Non loin de lui coule un humble ruisseau dont le léger murmure est quelque temps couvert par le bruit impétueux du torrent. On dirait que l’esprit germanique n’a pu si complètement triompher de l’esprit gaulois qu’il n’en survécût quelque chose. Déjà, dans la chanson de geste elle-même, à quelques épisodes clairsemés, d’un goût douteux, d’un comique brutal, il semble qu’on puisse reconnaître une résistance de l’esprit gaulois et démocratique à l’esprit tout aristocratique et tout germain de l’épopée. Ce n’est là sans doute qu’une hypothèse, et les historiens disputent. Cependant trouvères qui composent, et jongleurs qui vont chantant par les villes, les uns et les autres sont peuple. Ce n’est pas sans quelque plaisir intime qu’ils livrent le traître Ganelon, dans la Chanson de Roland, à la brutale risée des cuisiniers de Charlemagne ; ce n’est pas sans quelque satisfaction d’amour-propre que, dans la chanson d’Aïol, ils donnent en proie le jeune seigneur aux « gaberies » du bon populaire de Poitiers. Il faut entendre toute la ville se gausser du cheval et du maître :

Molt le vont porsivant trestout a pié
Et serjant et borgois et escuier
Et dames et puceles et ces molliers ;
Ains mais n’entra tel joie dedens Poitiers.
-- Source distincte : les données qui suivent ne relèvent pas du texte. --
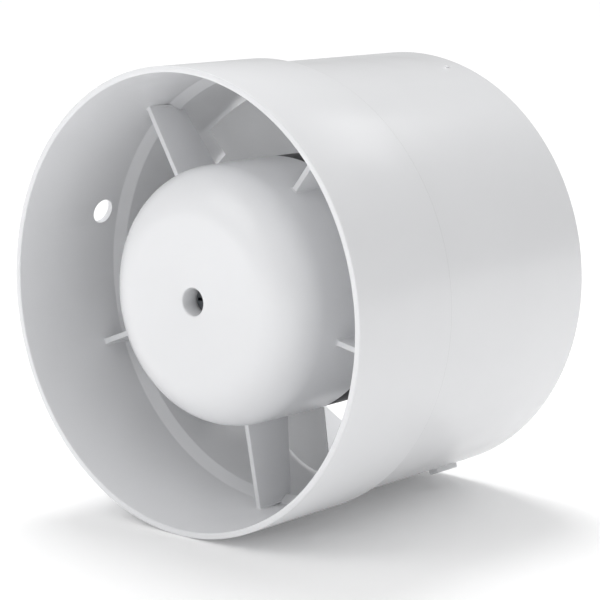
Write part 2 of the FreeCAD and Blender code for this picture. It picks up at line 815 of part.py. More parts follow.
def main():
    os.makedirs("parts", exist_ok=True)
    save("duct_casing", duct_casing())
    save("cable_grommet", cable_grommet())
    head_front = recess_floor - screw_head_height - fit_gap
    save("centre_screw", cross_screw(screw_head_diameter / 2, screw_head_height,
                                     screw_diameter / 2 - 2 * part_gap, head_front, pocket_front - part_gap))
    save("motor_rear_cover", motor_rear_cover())
    save("cover_screws", *[cover_screw(angle) for angle in TIE_ANGLES])
    save("stator_core", stator_core())
    for number, angle in enumerate(POLE_ANGLES, 1):
        save("shading_ring_%d" % number, shading_ring(angle))
        save("bobbin_%d" % number, bobbin(angle))
        save("winding_%d" % number, winding(angle))
    save("front_bracket", front_bracket())
    save("rear_bracket", rear_bracket())
    save("tie_screws", *[tie_screw(angle) for angle in TIE_ANGLES])
    for side, pocket, toward in (("front", pocket_front, 1), ("rear", pocket_rear, -1)):
        bush, felt, retainer = bearing_parts(pocket, pocket + toward * bearing_depth)
        save(side + "_bearing_bush", bush)
        save(side + "_oil_felt", felt)
        save(side + "_bearing_retainer", retainer)
    body, clamps, screws, fixing = terminal_pieces()
    save("terminal_block", body)
    save("terminal_clamps", *clamps)
    save("terminal_screws", *screws)
    save("block_screw", fixing)
    save("live_lead", lead(1))
    save("neutral_lead", lead(-1))
    save("thermal_fuse", thermal_fuse())
    save("motor_shaft", motor_shaft())
    save("rotor_core", rotor_core())
    save("rotor_cage", rotor_cage())
    save("thrust_washers", *thrust_washers())
    save("impeller", impeller())
    save("impeller_insert", impeller_insert())
    save("impeller_washer", impeller_washer())
    save("impeller_nut", impeller_nut())


main()
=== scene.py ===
import bmesh
import bpy
import json
import math
from mathutils import Matrix, Vector


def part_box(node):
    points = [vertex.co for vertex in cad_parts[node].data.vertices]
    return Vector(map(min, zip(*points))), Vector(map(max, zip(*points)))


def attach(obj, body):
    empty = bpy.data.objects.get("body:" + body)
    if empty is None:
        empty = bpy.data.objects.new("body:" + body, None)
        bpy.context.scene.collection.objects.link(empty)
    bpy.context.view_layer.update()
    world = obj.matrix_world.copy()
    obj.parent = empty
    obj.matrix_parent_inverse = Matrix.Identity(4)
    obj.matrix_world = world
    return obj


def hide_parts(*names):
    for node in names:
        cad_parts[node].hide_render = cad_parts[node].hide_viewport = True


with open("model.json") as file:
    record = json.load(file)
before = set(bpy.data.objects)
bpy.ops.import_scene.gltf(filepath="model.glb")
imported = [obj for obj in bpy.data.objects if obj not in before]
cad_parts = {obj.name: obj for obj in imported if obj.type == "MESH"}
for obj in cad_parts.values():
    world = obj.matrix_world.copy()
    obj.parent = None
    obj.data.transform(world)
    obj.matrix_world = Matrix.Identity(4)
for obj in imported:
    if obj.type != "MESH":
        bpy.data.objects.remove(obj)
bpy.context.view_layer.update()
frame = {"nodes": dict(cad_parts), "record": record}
nodes = frame["nodes"]

mm = 0.001
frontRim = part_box("duct_casing")[0].y  # stations count back from the front rim, in mm
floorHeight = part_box("duct_casing")[0].z


def place(radius, angle, back):
    turn = math.radians(angle)
    return Vector((radius * mm * math.cos(turn), frontRim + back * mm, radius * mm * math.sin(turn)))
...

Dans telle autre chanson, des symptômes plus graves commencent d’apparaître. Ainsi dans Renaud de Montauban, sous la rude plaisanterie d’un ogre en belle humeur, c’est la révolte contre le moine et contre l’église. « Quoi ! s’écrie le duc Aymon, parlant à ses fils qu’il a chassés du foyer de famille, et qu’un jour, il retrouve assis à la table de leur mère ; quoi ! si vous mouriez de faim, ne pouviez-vous chercher une autre table ! ou que ne tâtiez-vous de quelques gens de religion,

Qui sont blancs sor les cotes et ont blanc le guitron…
Et si ont les chars tendres, si ont gras le roignon,
Mioldres sont à manger que cisne ne paon…
Miodre est moines en rost que n’est car de mouton.


Le passage est deux fois caractéristique : par l’accent, il décèle chez le baron féodal l’impatience du joug de l’église ; dans le détail et dans le fond, c’est le thème qui va devenir pour le fabliau le plus ordinaire, le plus riche en variations, le plus agréable évidemment aux oreilles populaires.